- _Data extract_

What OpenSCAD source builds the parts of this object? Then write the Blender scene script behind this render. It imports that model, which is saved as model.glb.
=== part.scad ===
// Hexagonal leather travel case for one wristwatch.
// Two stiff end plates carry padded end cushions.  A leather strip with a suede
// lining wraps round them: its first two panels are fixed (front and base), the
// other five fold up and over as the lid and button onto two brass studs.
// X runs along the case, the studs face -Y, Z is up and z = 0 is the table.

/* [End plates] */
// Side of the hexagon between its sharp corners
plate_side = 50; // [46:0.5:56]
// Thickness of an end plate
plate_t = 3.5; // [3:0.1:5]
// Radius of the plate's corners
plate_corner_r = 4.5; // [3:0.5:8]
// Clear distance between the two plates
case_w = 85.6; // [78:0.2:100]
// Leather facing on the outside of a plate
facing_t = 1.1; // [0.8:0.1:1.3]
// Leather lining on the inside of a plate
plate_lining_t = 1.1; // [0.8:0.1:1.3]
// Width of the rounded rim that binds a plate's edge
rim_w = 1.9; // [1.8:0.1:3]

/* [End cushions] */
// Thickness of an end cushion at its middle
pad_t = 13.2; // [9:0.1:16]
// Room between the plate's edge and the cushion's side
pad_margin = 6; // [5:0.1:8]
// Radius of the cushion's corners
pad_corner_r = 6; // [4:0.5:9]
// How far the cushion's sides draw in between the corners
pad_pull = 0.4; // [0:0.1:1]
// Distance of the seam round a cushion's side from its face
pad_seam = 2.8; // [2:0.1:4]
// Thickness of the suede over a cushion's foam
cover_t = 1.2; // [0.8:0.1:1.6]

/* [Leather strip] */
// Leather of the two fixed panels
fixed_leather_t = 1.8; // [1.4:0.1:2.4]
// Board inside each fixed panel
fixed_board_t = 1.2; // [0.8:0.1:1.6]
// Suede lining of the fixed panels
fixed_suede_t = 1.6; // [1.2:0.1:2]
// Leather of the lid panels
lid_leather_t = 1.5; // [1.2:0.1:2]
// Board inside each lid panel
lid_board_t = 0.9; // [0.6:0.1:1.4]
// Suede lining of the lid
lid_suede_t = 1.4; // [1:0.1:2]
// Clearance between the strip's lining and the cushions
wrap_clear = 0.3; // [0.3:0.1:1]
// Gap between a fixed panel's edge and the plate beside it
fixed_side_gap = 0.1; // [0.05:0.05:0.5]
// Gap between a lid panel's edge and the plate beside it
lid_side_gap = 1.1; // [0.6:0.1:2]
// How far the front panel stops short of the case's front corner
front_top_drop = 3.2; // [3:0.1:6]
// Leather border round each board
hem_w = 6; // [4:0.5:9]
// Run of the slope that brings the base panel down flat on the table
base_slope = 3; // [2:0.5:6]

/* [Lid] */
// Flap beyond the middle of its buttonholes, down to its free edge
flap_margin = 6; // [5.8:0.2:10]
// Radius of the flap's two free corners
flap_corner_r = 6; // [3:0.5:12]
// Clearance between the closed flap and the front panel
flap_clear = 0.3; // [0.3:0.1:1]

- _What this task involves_
Using the listing above, reproduce each line without omission.

- _Output below_
What OpenSCAD source builds the parts of this object? Then write the Blender scene script behind this render. It imports that model, which is saved as model.glb.
=== part.scad ===
// Hexagonal leather travel case for one wristwatch.
// Two stiff end plates carry padded end cushions.  A leather strip with a suede
// lining wraps round them: its first two panels are fixed (front and base), the
// other five fold up and over as the lid and button onto two brass studs.
// X runs along the case, the studs face -Y, Z is up and z = 0 is the table.

/* [End plates] */
// Side of the hexagon between its sharp corners
plate_side = 50; // [46:0.5:56]
// Thickness of an end plate
plate_t = 3.5; // [3:0.1:5]
// Radius of the plate's corners
plate_corner_r = 4.5; // [3:0.5:8]
// Clear distance between the two plates
case_w = 85.6; // [78:0.2:100]
// Leather facing on the outside of a plate
facing_t = 1.1; // [0.8:0.1:1.3]
// Leather lining on the inside of a plate
plate_lining_t = 1.1; // [0.8:0.1:1.3]
// Width of the rounded rim that binds a plate's edge
rim_w = 1.9; // [1.8:0.1:3]

/* [End cushions] */
// Thickness of an end cushion at its middle
pad_t = 13.2; // [9:0.1:16]
// Room between the plate's edge and the cushion's side
pad_margin = 6; // [5:0.1:8]
// Radius of the cushion's corners
pad_corner_r = 6; // [4:0.5:9]
// How far the cushion's sides draw in between the corners
pad_pull = 0.4; // [0:0.1:1]
// Distance of the seam round a cushion's side from its face
pad_seam = 2.8; // [2:0.1:4]
// Thickness of the suede over a cushion's foam
cover_t = 1.2; // [0.8:0.1:1.6]

/* [Leather strip] */
// Leather of the two fixed panels
fixed_leather_t = 1.8; // [1.4:0.1:2.4]
// Board inside each fixed panel
fixed_board_t = 1.2; // [0.8:0.1:1.6]
// Suede lining of the fixed panels
fixed_suede_t = 1.6; // [1.2:0.1:2]
// Leather of the lid panels
lid_leather_t = 1.5; // [1.2:0.1:2]
// Board inside each lid panel
lid_board_t = 0.9; // [0.6:0.1:1.4]
// Suede lining of the lid
lid_suede_t = 1.4; // [1:0.1:2]
// Clearance between the strip's lining and the cushions
wrap_clear = 0.3; // [0.3:0.1:1]
// Gap between a fixed panel's edge and the plate beside it
fixed_side_gap = 0.1; // [0.05:0.05:0.5]
// Gap between a lid panel's edge and the plate beside it
lid_side_gap = 1.1; // [0.6:0.1:2]
// How far the front panel stops short of the case's front corner
front_top_drop = 3.2; // [3:0.1:6]
// Leather border round each board
hem_w = 6; // [4:0.5:9]
// Run of the slope that brings the base panel down flat on the table
base_slope = 3; // [2:0.5:6]

/* [Lid] */
// Flap beyond the middle of its buttonholes, down to its free edge
flap_margin = 6; // [5.8:0.2:10]
// Radius of the flap's two free corners
flap_corner_r = 6; // [3:0.5:12]
// Clearance between the closed flap and the front panel
flap_clear = 0.3; // [0.3:0.1:1]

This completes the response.